Ложная ориентация медиков исключительно на кислородное обеспечение борьбы с «высотным воспалением легких» приводила, с одной стороны, к увеличению нагрузки на восходителей, то есть к их большему изнурению из-за переноски тяжелых баллонов, а, с другой стороны – к успокоению врачей и уменьшению их рвения к поиску истинной причины болезни. Вместо того, чтобы заставлять альпинистов тащить с собой кислородные баллоны, их следовало в первую очередь снабжать баллончиками с антиастматическими аэрозолями. Не мешало бы также каждого восходителя обучить методу акупрессуры по доктору Хаустону для очищения легких и бронхов от мокроты. Михаил на своем опыте убедился, насколько эффективна и, главное, насколько доступна акупрессура как метод исцеления для каждого больного. Однако он понимал, как трудно обратить врачей в свою веру. Кто он такой, этот Горский, чтобы учить ученых? Сам неуч, имеющий к тому же лишь низшую официальную квалификацию – третий разряд – позволяющий совершать самостоятельные восхождения малой и средней сложности, берется давать рекомендации корифеям альпинизма и заслуженным спортивным врачам? Кто вообще из врачей сознается в дремучем невежестве, если выяснится, что по существу Михаил прав? И будут люди затаскивать в высотные лагеря десятки и сотни баллонов с кислородом вместо считанных (на всякий случай!) штук, и будут кашлять, а потом задыхаться лишившиеся всякой работоспособности люди, покуда кто-то из них своим умом не дойдет. Или послушается Михаила и попробует! – только попробует! – взять на помощь аэрозоли и применить акупрессуру, а, главное, признать астму именно астмой.
Что мог сделать сам Михаил? Разыскать Колю Черного, которому искренне сочувствовал и за которого радовался, узнав о его успехах? Возможно, Коля втолковал бы тогда знакомым спортивным врачам, в чем тут дело. В любом случае он мог передать это коллегам-альпинистам или начинающим, которых будет тренировать. Или обратиться к Евгению Игоревичу Тамму, начальнику той первой Эверестской экспедиции, которая завершилась небывалым в истории восхождением одиннадцати человек по труднейшему на тот момент пути? Михаил и Марина познакомились с его дочерью, тоже Мариной, в походе по Нюхче-Илексе и Водлозеру. Правда, и с Мариной Тамм они не виделись уже много-много лет – двадцать по меньшей мере!

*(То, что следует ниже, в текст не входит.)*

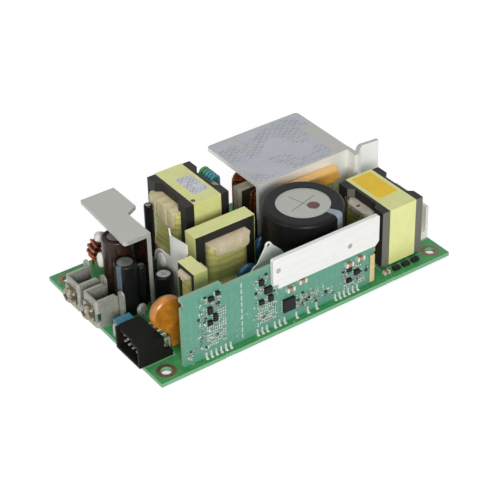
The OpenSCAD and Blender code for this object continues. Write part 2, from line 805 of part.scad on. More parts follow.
// Plate screwed to the control board's power devices, above its parts
module front_heatsink() {
    corner = 1.6;
    hole = 2;
    color("#f2f2ee")
    at(plate_x, control_y - pad_t - sink_t, plate_top - plate_h) upright(sink_t)
        difference() {
            polygon([
                [0, plate_h * 0.16], [2.2, plate_h * 0.16], [2.2, 0], [plate_l - corner, 0],
                [plate_l, corner], [plate_l, plate_h - 0.6], [plate_l - 0.6, plate_h],
                [0.6, plate_h], [0, plate_h - 0.6]
            ]);
            for (p = [[2.3, 7.6], [33.4, 4.7]])
                translate(p) circle(d = hole, $fn = smooth);
        }
    // Spacers between the plate and the board
    color("#f2f2ee")
    for (x = [6, 24, 38])
        at(plate_x + x, control_y - pad_t, plate_top - plate_h + 2) cube([5, pad_t, 5]);
}

// Power package: plastic body, tab with a hole, three leads
module power_package() {
    body = [10.2, 4.4, 9.2];
    tab_t = 1.3;
    tab_h = 6.4;
    leg = 5;
    translate([-body[0] / 2, 0, leg]) cube(body);
    translate([-body[0] / 2, 0, leg + body[2] - eps]) difference() {
        cube([body[0], tab_t, tab_h]);
        translate([body[0] / 2, -eps, tab_h - 3]) rotate([-90, 0, 0])
            cylinder(d = 3.6, h = tab_t + 2 * eps, $fn = smooth);
    }
    for (i = [-1:1]) translate([i * 2.54 - 0.4, 2.2, 0]) cube([0.8, 0.5, leg + eps]);
}

module output_rectifier()
    color("#2a2a2c")
    at(out_wall_x, out_shelf_y + 9.4, 0, -90) power_package();

module power_transistors()
    color("#2a2a2c")
    for (x = [31.4, 43.4])
        at(shelf_x + x - 1.5, shelf_y + sink_t) power_package();

// Sheets --------------------------------------------------------------------

// Stamped insulating paper that stands between the output and mains sides
module insulating_sheet()
    color("#e4e2da")
    at(out_x + 31.2, drive_y + 8) upright_side(0.5) union() {
        polygon([
            [0, 0], [11, 0], [11, 24.2], [11.4, 27.6], [10.6, 24.8], [0, 26.6]
        ]);
        translate([11, 4.6]) square([6, 10.4]);
        translate([17, 9.8]) circle(5.2, $fn = smooth);
    }

module corner_sheet()
    color("#d5d8d0")
    at(bulk_x - bulk_d / 2 - 15.8, control_y + 9.8) upright(0.5) difference() {
        union() {
            polygon([
                [0, 0], [17, 0], [17, 18.4], [14.6, 22.4], [10.2, 27], [7.6, 26.6],
                [4, 20.6], [2.4, 20], [0, 17]
            ]);
            translate([8.9, 26.8]) circle(1.4, $fn = smooth);
        }
        translate([8.9, 26.8]) circle(0.7, $fn = smooth);
    }

// Mains inlet header --------------------------------------------------------

module input_connector() {
    base_l = 5.8;
    base_h = 3.4;
    latch_t = 1.3;
    color("#eeede8")
    at(inlet_x, inlet_y) difference() {
        union() {
            translate([-base_l, -inlet_l / 2, 0]) cube([base_l, inlet_l, base_h]);
            translate([-latch_t, -inlet_l / 2, 0]) cube([latch_t, inlet_l, inlet_h]);
            // Latch bead and two ribs
            for (s = [-1, 1]) translate([-latch_t - 1, s * inlet_l * 0.3 - 0.5, 0])
                cube([1 + eps, 1, inlet_h * 0.6]);
        }
        inlet_pin_paths(0.02);
    }
}

module inlet_pin_paths(grow = 0) {
    s = 1.14 + 2 * grow;
    for (i = [-1, 0, 1])
        translate([-4 - s / 2, i * inlet_pitch * 1.3 - s / 2, 0]) cube([s, s, inlet_h - 2.4]);
}

module input_connector_pins() color("silver") at(inlet_x, inlet_y) inlet_pin_paths();

// Film capacitors and fuse --------------------------------------------------

film_size = [23.2, 3.8, 4.8];
film_top = sink_h - sink_t - 2.2;

// Orange case on a narrower moulded foot, in front of the rear wall
module film_capacitor() {
    foot = 1.3;
    color("#d99a3a")
    at(shelf_x + 10.5, shelf_y - film_size[1] - 0.3) {
        translate([0, 0, film_top - film_size[2]]) cube(film_size);
        translate([foot, 0.5, 0])
            cube([film_size[0] - 2 * foot - 0.6, film_size[1] - 0.5, film_top - film_size[2] + eps]);
    }
}

module x_capacitor() {
    size = [26.5, 9, 18];
    color("#c9b04a")
    at(shelf_x + 26.6, back_y - 12.6) difference() {
        cube(size);
        // Moulded feet leave a gap over the board
        translate([2, -eps, -eps]) cube([size[0] - 4, size[1] + 2 * eps, 0.6]);
    }
}

module fuse()
    color("#3b3a38")
    at(in_x - 6.6, back_y - 17.6) union() {
        translate([0, 0, 1]) cylinder(d = 8.4, h = 7.4, $fn = smooth);
        for (s = [-1, 1]) translate([0, s * 2.54, 0]) cylinder(d = 0.7, h = 1 + eps, $fn = 24);
    }

// Toroids: powder and ferrite rings with swept wire ----------------------------

module ring_core(r, hole_r, h) difference() {
    cylinder(r = r, h = h, center = true, $fn = smooth);
    cylinder(r = hole_r, h = h + 1, center = true, $fn = smooth);
}

module toroid_cores()
    color("#4a4a44") {
        at(line_x, line_y, line_ring_z + line_ring_h / 2)
            ring_core(line_ring_r, line_hole_r, line_ring_h);
        at(ring_x, ring_y, ring_z) rotate([90, 0, 0]) ring_core(ring_r, ring_hole_r, ring_w);
    }

// One turn of wire round a ring's section is a rounded rectangle, half wide
// and high, with corners of radius rc; each corner has three points
function turn_point(k, half, high, rc) =
    let (c = floor(k / 3), ang = 90 * c + 45 * (k % 3))
    [(c == 0 || c == 3 ? 1 : -1) * (half - rc) + rc * cos(ang),
     (c < 2 ? 1 : -1) * (high - rc) + rc * sin(ang)];

function turn_lengths(half, high, rc) =
    let (v = 2 * (high - rc), h = 2 * (half - rc), b = PI * rc / 4)
    [v, b, b, h, b, b, v, b, b, h, b, b];

function part_sum(v, n) = n == 0 ? 0 : v[n - 1] + part_sum(v, n - 1);

// Centre line of the coil: it advances round the ring as it winds, and ends
// under the ring, where it turns outwards and down into its lead
function coil_path(r, half, high, rc, turns, from, span, drop) =
    let (
        lens = turn_lengths(half, high, rc),
        total = part_sum(lens, 12),
        n = turns * 12 - 2,
        end = from + span * n / (turns * 12)
    )
    concat(
        [[(r + half) * cos(from), (r + half) * sin(from), -drop]],
        [for (i = [0:n])
            let (
                f = (floor(i / 12) + part_sum(lens, i % 12) / total) / turns,
                w = turn_point((i + 11) % 12, half, high, rc)
            )
            [(r + w[0]) * cos(from + span * f), (r + w[0]) * sin(from + span * f), w[1]]],
        [for (q = [[half - 0.3 * rc, -high - 0.3 * rc], [half, -high - rc], [half, -drop]])
            [(r + q[0]) * cos(end), (r + q[0]) * sin(end), q[1]]]
    );

function unit(v) = v / norm(v);

// Rings of a tube along a path, each square to the path there. The ring's
// tangent lies across the wire everywhere, so it keeps the rings from twisting.
function tube_rings(path, d, sides) =
    let (n = len(path) - 1)
    [for (i = [0:n])
        let (
            p = path[i],
            along = unit(path[min(i + 1, n)] - path[max(i - 1, 0)]),
            u = unit(cross(along, [-p[1], p[0], 0])),
            v = cross(u, along)
        )
        for (k = [0:sides - 1])
            p + d / 2 * (cos(360 * k / sides) * u + sin(360 * k / sides) * v)];

module tube(path, d, sides = 6) {
    n = len(path);
    polyhedron(
        points = tube_rings(path, d, sides),
        faces = concat(
            [[for (k = [sides - 1:-1:0]) k]],
            [[for (k = [0:sides - 1]) (n - 1) * sides + k]],
            [for (i = [0:n - 2], k = [0:sides - 1], half = [0, 1])
                let (m = (k + 1) % sides, a = i * sides, b = a + sides)
                half == 0 ? [a + k, b + m, b + k] : [a + k, a + m, b + m]]
        ),
        convexity = 10
    );
}

wire_gap = 0.1;                           // wire to ring

// Two halves of the line choke, front and back of the ring
module line_choke_winding() {
    half = (line_ring_r - line_hole_r + line_wire_d) / 2 + wire_gap;
    high = (line_ring_h + line_wire_d) / 2 + wire_gap;
    drop = line_ring_z + line_ring_h / 2;
    span = 124;
    color("#b5502a")
    for (side = [-1, 1])
        at(line_x, line_y, drop)
            tube(coil_path((line_ring_r + line_hole_r) / 2, half, high, 0.8 * line_wire_d,
                           line_turns, side * 90 - span / 2, span, drop), line_wire_d);
}

// The output choke stands on edge, so its leads leave the ring's rim
module output_choke_winding() {
    half = (ring_r - ring_hole_r + out_wire_d) / 2 + wire_gap;
    high = (ring_w + out_wire_d) / 2 + wire_gap;
    span = 290;
    path = coil_path((ring_r + ring_hole_r) / 2, half, high, 0.8 * out_wire_d,
                     out_turns, -90 + (360 - span) / 2, span, high + 0.6 * out_wire_d);
    n = len(path) - 1;
    first = path[1];
    last = path[n - 3];
    color("#b5502a")
    at(ring_x, ring_y, ring_z) rotate([90, 0, 0])
        tube(concat(
            [[first[0], -ring_z, first[2]]],
            [for (i = [1:n - 3]) path[i]],
            [[last[0] * 1.06, last[1] * 1.3, last[2]], [last[0] * 1.06, -ring_z, last[2]]]
        ), out_wire_d, 8);
}

// Plastic seat and divider that hold the line choke's ring
module line_choke_base() {
    fin = 3;
    reach = line_ring_r + 1.6;
    color("#d8d2bf")
    at(line_x, line_y) difference() {
        union() {
            cylinder(r = line_ring_r - 0.4, h = line_ring_z - 1.2, $fn = smooth);
            translate([-reach, -fin / 2, 0])
                cube([2 * reach, fin, line_ring_z + line_ring_h + 1.4]);
        }
        translate([0, 0, line_ring_z]) difference() {
            cylinder(r = line_ring_r, h = line_ring_h, $fn = smooth);
            translate([0, 0, -eps]) cylinder(r = line_hole_r, h = line_ring_h + 1, $fn = smooth);
        }
        translate([0, 0, -eps]) difference() {
            cylinder(r = line_hole_r - 0.2, h = line_ring_z, $fn = smooth);
            translate([-line_ring_r, -fin / 2, -1]) cube([2 * line_ring_r, fin, line_ring_z + 2]);
        }
    }
}

// Solder side ----------------------------------------------------------------

// Places of the soldered leads, worked out from the components above
joints = concat(
    [for (i = [0:4], s = [-1, 1]) [main_tr_x + s * 10.4, main_tr_y + (i - 2) * 3.6]],
    [for (i = [0:4], s = [-1, 1]) [choke_x + s * 10.4, choke_y + (i - 2) * 3.6]],
    [for (i = [0:3], s = [-1, 1]) [standby_x + (i - 1.5) * 4, standby_y + s * 6]],
    [for (i = [0, 1], s = [-1, 1]) [drive_x + s * 3.7, drive_y + (i - 0.5) * 4]],
    [for (s = [-1, 1]) [bulk_x + s * 5, bulk_y]],
    [for (s = [-1, 1]) [out_cap_x, out_cap_y + s * 2.5]],
    [for (c = small_caps, s = [-1, 1]) [c[0] + s * c[2] / 4, c[1]]],
    [for (i = [0, 1], s = [-1, 1]) [terminal_x + 6, terminal_y - i * terminal_pitch + s * 4]],
    [for (i = [0:header_n - 1], row = [0, 1])
        [header_x + header_tails[row], header_y + (i - 2) * header_pitch]],
    [for (i = [-1:1]) [inlet_x - 4, inlet_y + i * inlet_pitch * 1.3]],
    [for (x = [2, shelf_l - 4, shelf_l + 10]) [shelf_x + x, shelf_y + 0.4]],
    [for (y = [2, 12]) [out_wall_x - 0.8, out_shelf_y + y]],
    [for (g = pin_groups, i = [0:g[1] - 1]) [control_x + g[0] + i * pin_pitch + 0.3, control_y + 0.6]]
);

module solder_joints() {
    pad_d = 1.7;
    tip_d = 0.7;
    drop = 1.1;
    color("silver")
    for (p = joints)
        translate([p[0], p[1], -drop]) cylinder(d1 = tip_d, d2 = pad_d, h = drop, $fn = 24);
}

// ---------------------------------------------------------------------------

main_board();
control_board();
control_board_pins();
surface_mount_chips();
surface_mount_capacitors();
surface_mount_resistors();
rear_output_terminal();
front_output_terminal();
terminal_screws();
sense_tabs();
signal_header();
signal_header_pins();
trimmer();
trimmer_screw();
coated_disc();
ceramic_disc();
y_capacitors();
output_heatsink();
output_rectifier();
bulk_capacitor_can();
bulk_capacitor_sleeve();
output_capacitor_can();
output_capacitor_sleeve();
small_capacitor_cans();
small_capacitor_sleeves();
main_transformer_core();
main_transformer_bobbin();
main_transformer_winding();
main_transformer_tape();
main_transformer_label();
lead_sleeves();
standby_transformer_core();
standby_transformer_bobbin();
standby_transformer_winding();
standby_transformer_tape();
drive_transformer_core();
drive_transformer_bobbin();
drive_transformer_winding();
drive_transformer_tape();
boost_choke_core();
boost_choke_bobbin();
boost_choke_winding();
boost_choke_tape();
boost_choke_label();
rear_heatsink();
heatsink_labels();
power_transistors();
front_heatsink();
insulating_sheet();
corner_sheet();
input_connector();
input_connector_pins();
film_capacitor();
x_capacitor();
fuse();
toroid_cores();
output_choke_winding();
line_choke_winding();
line_choke_base();
solder_joints();
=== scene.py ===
# %% [markdown]
# # Dressing an open frame power supply
# The solids come from the CAD model and already stand in their places. This
# notebook gives each of them the finish of the real material, adds the thin
# things that solids leave out, such as solder, glue, silk print and tiny
# chips, and sets up a plain studio. Lengths in the cells are millimetres,
# because that is how a board is measured; Blender itself gets metres.

# %% Load the solids
import math

import bmesh
import bpy
import numpy as np
from mathutils import Matrix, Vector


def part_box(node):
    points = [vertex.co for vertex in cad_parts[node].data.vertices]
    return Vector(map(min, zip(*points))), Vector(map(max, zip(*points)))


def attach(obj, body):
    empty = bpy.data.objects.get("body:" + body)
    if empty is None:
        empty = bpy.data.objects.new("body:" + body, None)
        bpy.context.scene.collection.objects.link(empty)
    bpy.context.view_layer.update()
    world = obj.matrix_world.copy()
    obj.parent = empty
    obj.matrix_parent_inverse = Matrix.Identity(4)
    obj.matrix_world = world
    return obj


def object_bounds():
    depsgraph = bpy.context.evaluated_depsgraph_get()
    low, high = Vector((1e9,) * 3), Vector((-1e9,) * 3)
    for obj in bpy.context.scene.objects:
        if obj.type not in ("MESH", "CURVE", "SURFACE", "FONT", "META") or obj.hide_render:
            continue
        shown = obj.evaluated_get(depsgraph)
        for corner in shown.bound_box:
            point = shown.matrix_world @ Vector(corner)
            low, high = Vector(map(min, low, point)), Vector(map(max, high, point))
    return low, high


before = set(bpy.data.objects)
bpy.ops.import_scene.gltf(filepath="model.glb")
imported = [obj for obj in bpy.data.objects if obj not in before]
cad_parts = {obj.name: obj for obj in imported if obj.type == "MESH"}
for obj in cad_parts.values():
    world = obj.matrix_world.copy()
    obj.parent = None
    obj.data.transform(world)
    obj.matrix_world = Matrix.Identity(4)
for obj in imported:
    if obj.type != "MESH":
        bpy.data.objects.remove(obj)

MM = 0.001
scene = bpy.context.scene
cad_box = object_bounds()
print("solids:", len(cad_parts), "box:", cad_box)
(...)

Кстати, если Михаил и имел право считать, что если когда-то совершил в своей туристской практике подвиг, то это случилось не в труднейших его походах по Кантегиру и Баргузинскому хребту или на Приполярном Урале, а по пути на Водлозеро во второй раз, когда он вместе с Терри добирался к началу маршрута по Ваме и Водле. Вот где Михаил сто раз думал, что помрет, прежде чем доберется до цели, таская сто двадцать килограммов при перемещениях из такси на поезд, из поезда на такси, из такси в аэропорту местных линий. На его беду, той весной шторм разбил в Петрозаводске гидроаэропорт, и в Куганаволок гидросамолеты больше не летали, а сухопутную полосу там еще и не строили. Поэтому долететь можно было только до Пудожа, а оттуда в с трудом найденном грузовике пришлось трястись по сквернейшей и пыльной дороге. Два дня потом он приходил в себя в Куганаволоке и на ближнем к нему острове, прежде чем сумел войти в нормальный походный режим. В то время его еще лечили антибиотиками. Это был единственный случай, когда Марина не захотела пойти с ним в поход и попросила отпустить ее в Крым. Сцена была не из приятных. Он словно получил неожиданный удар в поддых. Наверное, заслуженный, как он сообразил секундами спустя. И потому все-таки выдавил из себя: «Ну, что же, поезжай!» – уже наперед зная, как нахлебается дорогой в одиночестве (и в этом не ошибся). Марина провела отпуск недалеко от своего любимого Коктебеля и Кара-дага. Мучило ли ее одиночество, Михаил не спрашивал, а сама Марина не говорила. Однако больше она никогда не отказывалась от участия в походе с ним, куда бы Михаил ни предлагал пойти. Правда, еще однажды ее во время аккордной работы не отпустили в отпуск. Тут уж Марина сделать ничего не могла, и Михаил в тот год в полном одиночестве ходил по северной Ладоге.